Na 30 urodziny zażyczyłam sobie maszynę do szycia. Przy pierwszej spódnicy takie ku........leciały, że mąż zawiózł maszynę do mojej mamy.
W ciąży, ponieważ prawie całą ciążę byłam na zwolnieniu, postanowiłam z nudów nauczyć się robić na drutach. Przy drugim rzędzie myślałam, że rodzić będę ze złości, że mi nie wychodzi.
- Dołączył: 2007-11-09
- Miasto: Poznań
- Liczba postów: 17175
9 listopada 2011, 08:01
dzień doberek..... aaaaapsik!!
komu kawusi??
- Dołączył: 2011-05-05
- Miasto: Wrocław
- Liczba postów: 20543
9 listopada 2011, 08:15
cześć hanejowa:)
ja poproszę jakąś pyszną z mleczkiem ;)
Aguś- wywieź wagę gdzieś daleko daleko!
Ja swoją dzisiaj też wyjęłam i postawiłam na odpowiednim kafelku i stałam i na nią patrzyłam z najwyższym pożądaniem.
Wszak jestem już 3 dzień na pierwszej fazie to na pewno już z 10 kg zniknęło ;):)
Na szczęście przyszedł mój współtowarzysz diety i bez chwili zawahania oznajmił "nawet nie próbuj!" i było po problemie, waga schowana ;)
- Dołączył: 2007-11-09
- Miasto: Poznań
- Liczba postów: 17175
9 listopada 2011, 08:43
tez by mi się przydał współtowarzysz diety a nie "kusiciel domowy"- mój m.....
- Dołączył: 2010-03-04
- Miasto: Biała
- Liczba postów: 7638
9 listopada 2011, 09:04
Cześć dziewuszki, ja też przy kawce.
Hanejowa, łączę się z tobą w tym kichaniu.

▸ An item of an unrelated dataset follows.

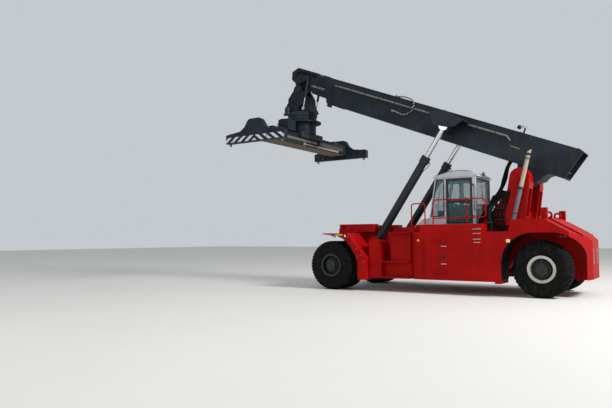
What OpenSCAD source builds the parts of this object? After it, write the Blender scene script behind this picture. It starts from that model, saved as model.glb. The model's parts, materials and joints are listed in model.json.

Dzięki za zaproszenie na wczorajszą kawkę, ale jak to w życiu bywa, zaraz po myśli o kawce, przyleciała, sekretarka i sprawdzałyśmy zaległe płatności naszych kontrahentów.
Agus ja też dobrze pamiętam twoje arcydzieła, zresztą przecież jedno z nich mam i część moich znajomych również. Pamiętam z podobała mi się bardzo taka narzutka na ramiona, chyba szydełkowa.
Kasmi no niezła jesteś z tymi 10 kg. Ja też dzień zaczynam od wagi, i dzisiaj pierwsza próba...nic, a przy drugim tyrpnięciu, franca już nie chciała pokazać LO (ja czytam mój wiek z Liceum Ogólnokształcącego), tylko wypluła z siebie te parę ogromnych cyferek blee...
Ewa pochwal się na co wywaliłaś kasę, a brakiem zdolności manualnych się nie przejmuj, wszyscy ich nie musimy posiadać, za to możemy podziwiać zdolności innych. Ty masz niezłą głowę do przepisów sądowych, z którymi większość z nas nigdy nie chciała by mieć nic wspólnego.
Isaa ja też bym się takiej herbaty napiła, ale jak jestem przeziębiona to miód jeszcze bardziej drażni mi gardło. Głupie to bo powinien pomagac.